▶ [YOUR GOAL] Output every line of the data exactly as it appears.

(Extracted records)

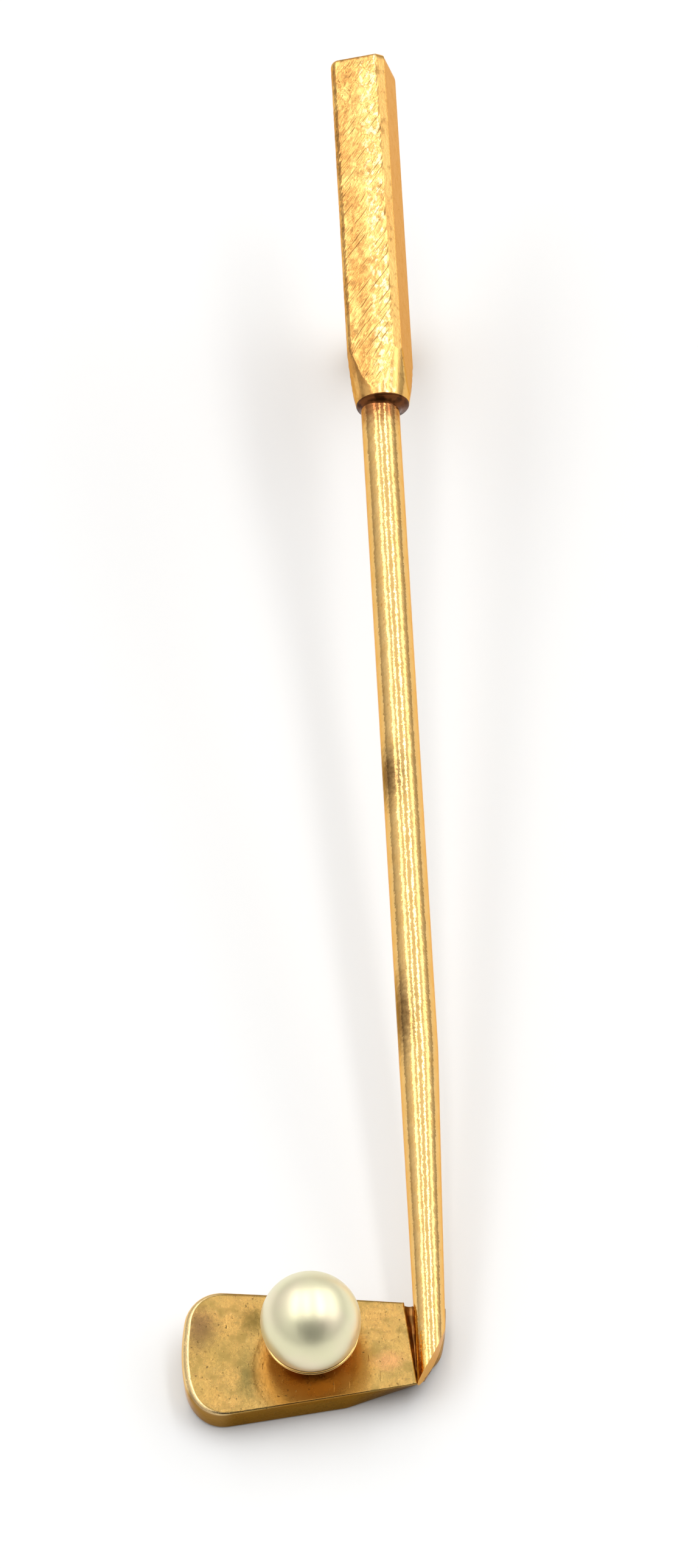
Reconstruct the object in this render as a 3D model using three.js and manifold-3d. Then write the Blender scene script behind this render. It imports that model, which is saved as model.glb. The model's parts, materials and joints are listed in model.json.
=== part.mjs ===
// Golf-club tie tack: a gold putter with a pearl for its ball, a tack post behind the
// grip, and a slim ball-lock clutch on the post. Millimetres, +Z up.
//
// The club is drawn in its own frame: the shaft runs along +Y from the heel to the grip,
// the toe lies towards -X, the club face looks along +Z, and z = 0 is the shaft's axis.
// The last section lays it down as it rests on a table, face up, on its sole and clutch.
import * as THREE from "three";
import { mergeVertices } from "three/addons/utils/BufferGeometryUtils.js";
import Module from "manifold-3d";

const wasm = await Module();
wasm.setup();

const GAP = 0.02; // left between two pieces that are soldered or pressed together
const SLIDE = 0.03; // running clearance between two pieces that move

// ---------------------------------------------------------------- driving dimensions

const PEARL_R = 1.75;
const PEARL_HOLE_R = 0.37;
const PEARL_HOLE_DEPTH = 1.6;

const HEAD_THICKNESS = 1.2;
const HEAD_BEVEL = 0.1;
const HEEL_TAB = 0.6; // thickness left under the shaft
const SOLE_SLOPE = 0.11; // the sole drops towards the toe
const SOLE_AT_SHAFT = 0.13;
const FACE_Z = 0; // the face is level with the shaft's axis

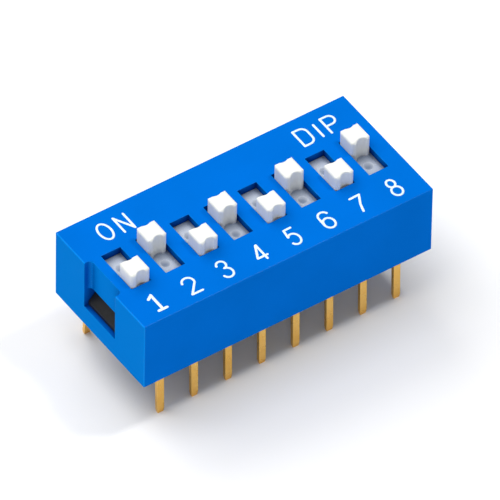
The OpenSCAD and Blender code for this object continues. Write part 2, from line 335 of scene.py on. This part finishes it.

▶ [EXERCISE ANSWER]
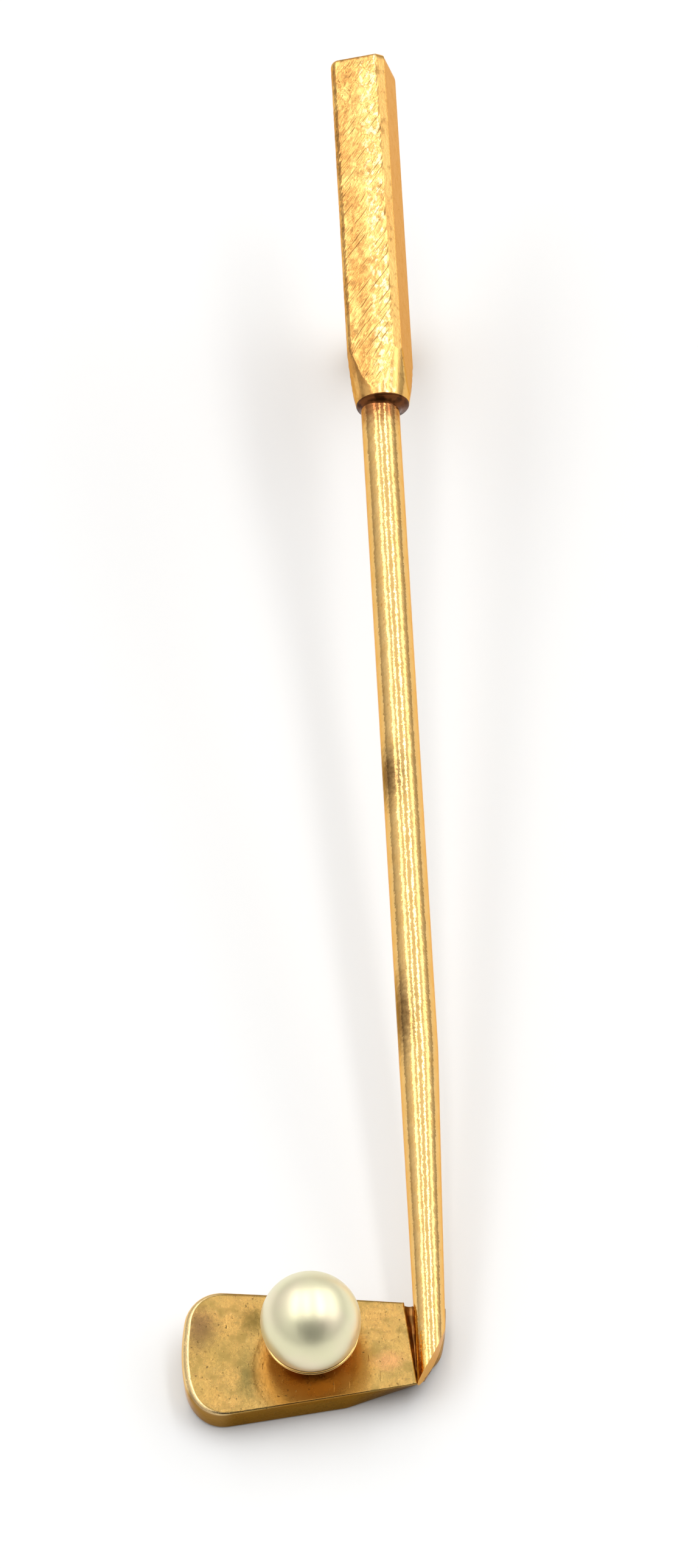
Reconstruct the object in this render as a 3D model using three.js and manifold-3d. Then write the Blender scene script behind this render. It imports that model, which is saved as model.glb. The model's parts, materials and joints are listed in model.json.
=== part.mjs ===
// Golf-club tie tack: a gold putter with a pearl for its ball, a tack post behind the
// grip, and a slim ball-lock clutch on the post. Millimetres, +Z up.
//
// The club is drawn in its own frame: the shaft runs along +Y from the heel to the grip,
// the toe lies towards -X, the club face looks along +Z, and z = 0 is the shaft's axis.
// The last section lays it down as it rests on a table, face up, on its sole and clutch.
import * as THREE from "three";
import { mergeVertices } from "three/addons/utils/BufferGeometryUtils.js";
import Module from "manifold-3d";

const wasm = await Module();
wasm.setup();

const GAP = 0.02; // left between two pieces that are soldered or pressed together
const SLIDE = 0.03; // running clearance between two pieces that move

// ---------------------------------------------------------------- driving dimensions

const PEARL_R = 1.75;
const PEARL_HOLE_R = 0.37;
const PEARL_HOLE_DEPTH = 1.6;

const HEAD_THICKNESS = 1.2;
const HEAD_BEVEL = 0.1;
const HEEL_TAB = 0.6; // thickness left under the shaft
const SOLE_SLOPE = 0.11; // the sole drops towards the toe
const SOLE_AT_SHAFT = 0.13;
const FACE_Z = 0; // the face is level with the shaft's axis

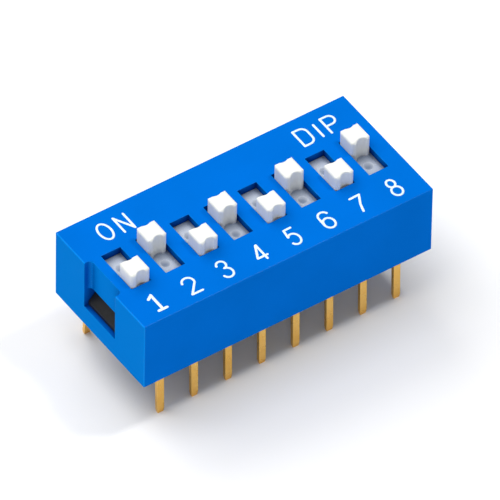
The OpenSCAD and Blender code for this object continues. Write part 2, from line 335 of scene.py on. This part finishes it.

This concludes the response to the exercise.